It’s the first day of CPAC and Washington is abuzz. This year, the event has received additional attention because of its controversial speakers. President Donald Trump, who was forced to back out of last year’s conference, will give a speech on Friday morning, and Milo Yiannopoulos was scheduled to address the conference before his invitation was revoked several days ago over comments made about pedophilia. The two men could both be kindly deemed firebrands. The brash style they share is becoming increasingly common in right-wing media. On his show on Thursday, Joe Scarborough argued that liberal colleges create provocative conservatives.

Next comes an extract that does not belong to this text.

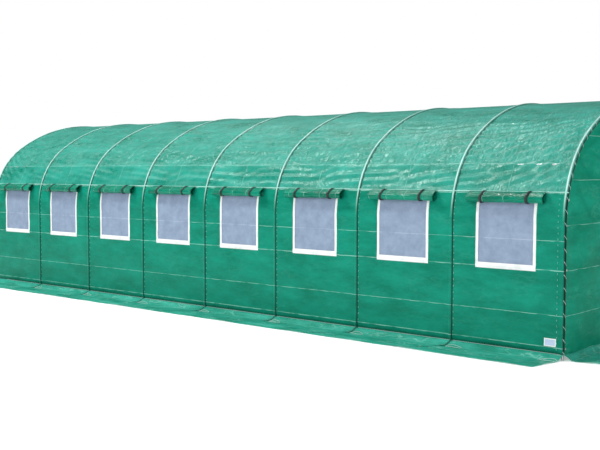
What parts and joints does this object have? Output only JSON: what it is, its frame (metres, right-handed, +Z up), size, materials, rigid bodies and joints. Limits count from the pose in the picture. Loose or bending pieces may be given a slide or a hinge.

According to Scarborough, increasingly inflammatory right-wing rhetoric was likely a reaction to overwhelming liberal bias in higher education. Scarborough began by defending conservative students who find themselves a minority on campus. Not only are their fellow students generally more liberal, the vast majority of professors are as well.
“It gets to a point where whatever you say in class, if you’re not left of center, you get booed, you get sneered at, and so pretty soon you just go quiet and let them run roughshod. And people who are not conservative will never understand this in a million years,” Scarborough said.
After being shouted down for offering reasoned defenses of conservative positions, conservative students might feel that there was nothing to lose by becoming openly provocative, Scarborough argued.
“If I’m going to Dartmouth and I can’t express what 53 percent of Americans believe….if I can’t even say mainstream conservative thought in my class, I may as well go out on the quad and have an affirmative action bake sale,” said Scarborough.
According to Scarborough many on the right have discovered that they can reach a broader audience by creating a spectacle than by attempting a reasoned debate. In this sense, liberal colleges create provocative conservatives. He called this reality “one of the great failings” of the American education system. It’s an argument made earlier this week by Andrew Sullivan in New York Magazine.
Sullivan’s piece is a brief meditation on Trump adviser Stephen Miller.
“I feel like I know Stephen Miller….” Sullivan wrote, “because I used to be a little like him.”
“I wanted to annoy and disrupt the smugness around me,” Sullivan continued.
“I am noting merely that right-of-center students are often mocked, isolated, and anathematized on campus, and their response is often, sadly, a doubling down on whatever it is that progressives hate.”
Both Scarborough and Sullivan argue from a psychological perspective. To them, the rush towards the inflammatory is a natural reaction to feeling outcast, excluded, or shut down. More than just that, for some right-wing writers it can be wildly profitable.
Ann Coulter, one of the writers Scarborough mentioned, has written eleven increasingly inflammatory books. Although sales of her last book, Adios, America, were lower than some of her earlier books, it still spent five weeks on the New York Times bestseller list for nonfiction. She has an estimated net worth of $8.5 million.
In interviews, Coulter has admitted that while she believes in conservative principles, she also enjoys stirring up the left. In an interview with the Miami Herald last spring, she joked that sometimes she made outrageous comments to provoke protesters.
“There’ve been a few times that my finger hesitated over the send button,” Coulter said. “But then I usually send it anyway. I get a little belligerent when not enough protesters show up at my appearances. ‘Come on, did you not read last week’s column?’”
While Coulter argues that she is not solely playing for a reaction, it is clearly part of her image. The same can be said of Yiannopoulos, whose “Dangerous Faggot” tour has been met with protests around the country. He wasn’t even able to finish his speech at the University of California Berkeley before rioting protesters forced organizers to cancel the event. The protesters caused $100,000 worth of damage.
Despite his polemics, Yiannopoulos receives speaking invitations from student groups looking to make a splash on campus.
Writers on the right are not the only ones to discover that they can reach a broader audience by creating a spectacle than by attempting a reasoned debate. To some extent this slide from discourse to polemics has been mirrored on the left. Opponents of the Dakota Access Pipeline mostly used protest camps to battle energy development. Although they filed some challenges in court, the bulk of their resistance was through provocative actions documented by Facebook posts, tweets, and Youtube videos. It’s no accident that one of the camp’s best known landmarks was “Facebook hill”
Scarborough’s argument brings the history of the conservative movement full circle. Bill Buckley entered the political stage with the publication of “God and Man at Yale,” which lamented closed-mindedness in American higher education sixty years ago. The problem was still around 25 years ago, when The Closing of the American Mind, was published. However, neither 1951 nor 1987 saw the sort of provocative reactions becoming increasingly common today.